Director John Frankenheimer's paranoid thriller follows a middle-aged man looking back on his life with regret, dreaming of a chance to start all over again and fulfill the dreams he turned his back on. He hears of an underground procedure that would completely transform his body into a younger self, with his death faked so he can assume a new identity -– and is blackmailed into making the change so he doesn't think twice about looking back.

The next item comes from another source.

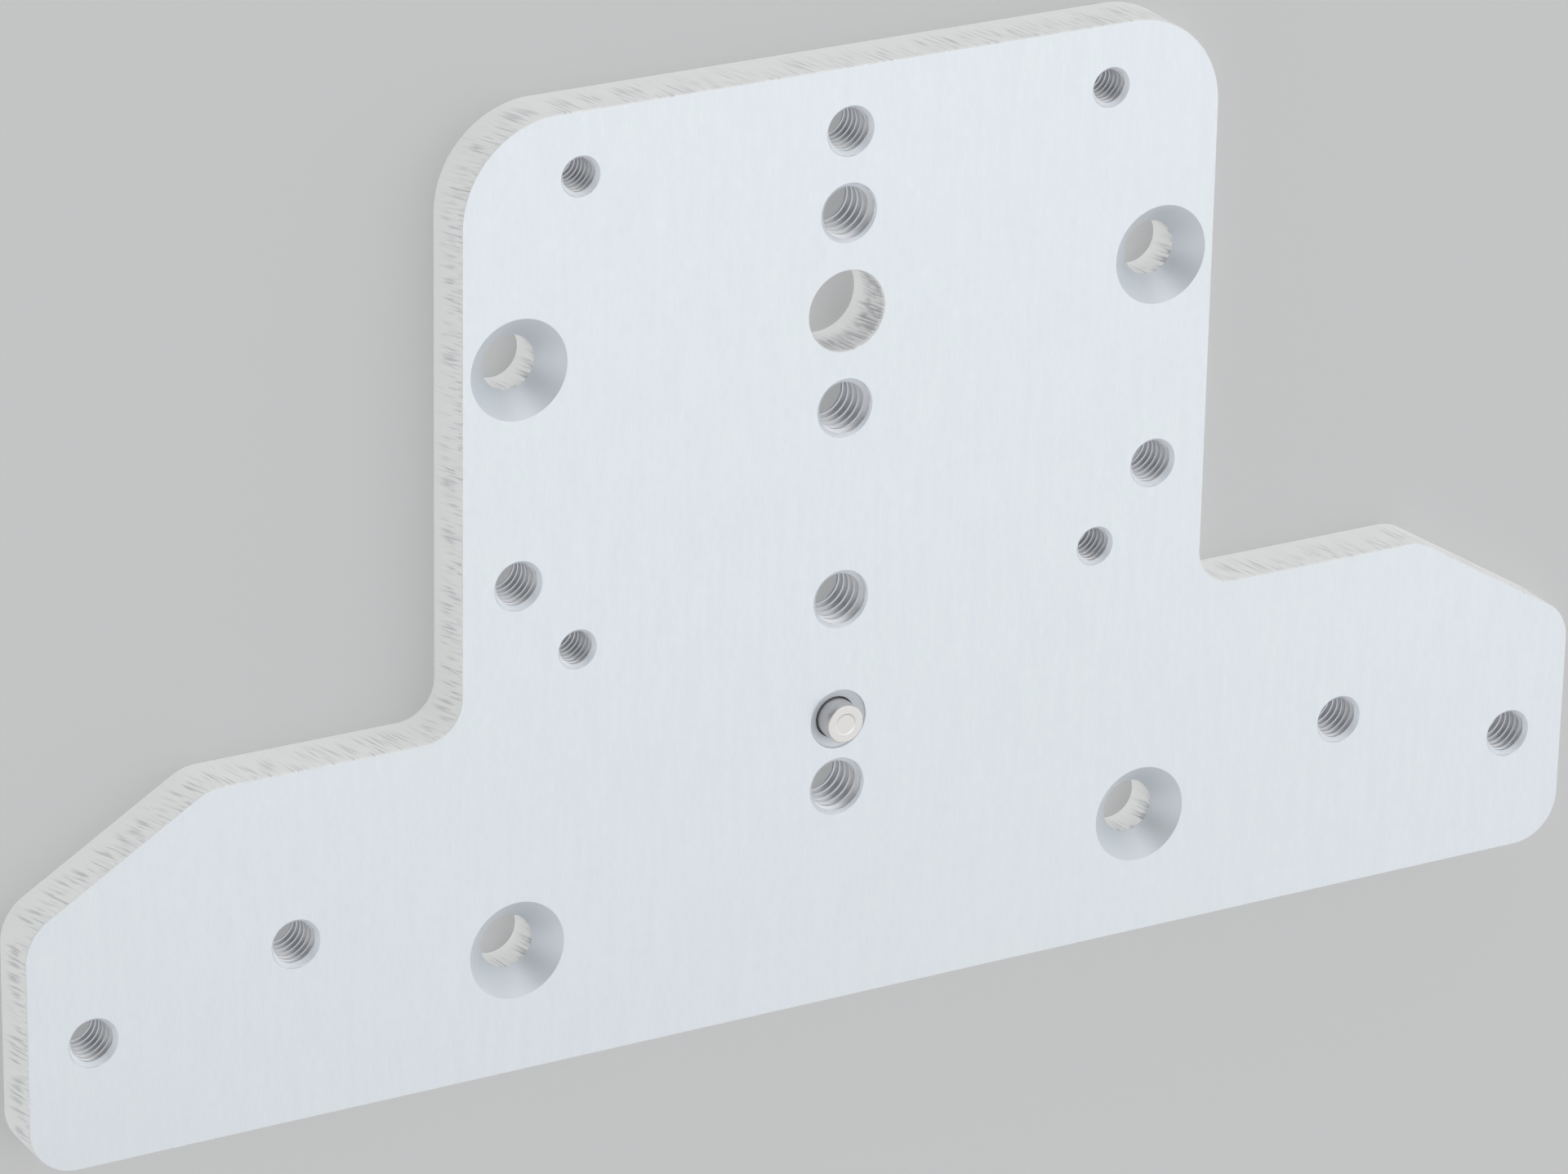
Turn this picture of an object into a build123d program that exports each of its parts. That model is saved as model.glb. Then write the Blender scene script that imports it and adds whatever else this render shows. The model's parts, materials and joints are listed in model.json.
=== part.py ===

Considered the final entry in an unofficial "paranoia" trilogy by the director that began with "The Manchurian Candidate" and "Seven Days in May," Frankenheimer moved from the territory of political conspiracy movies into something far more alien. Initial reactions were hostile, with the movie premiering at Cannes to boos and largely being shrugged off by critics later that year. 

Like so many of these movies, its provocative exploration of eternally relevant themes like conformity and freewill has helped it age exquisitely, its downbeat ending being a key precursor to the New Hollywood movement of the 1970s. It was ever so slightly ahead of its time, but feels timeless through modern eyes.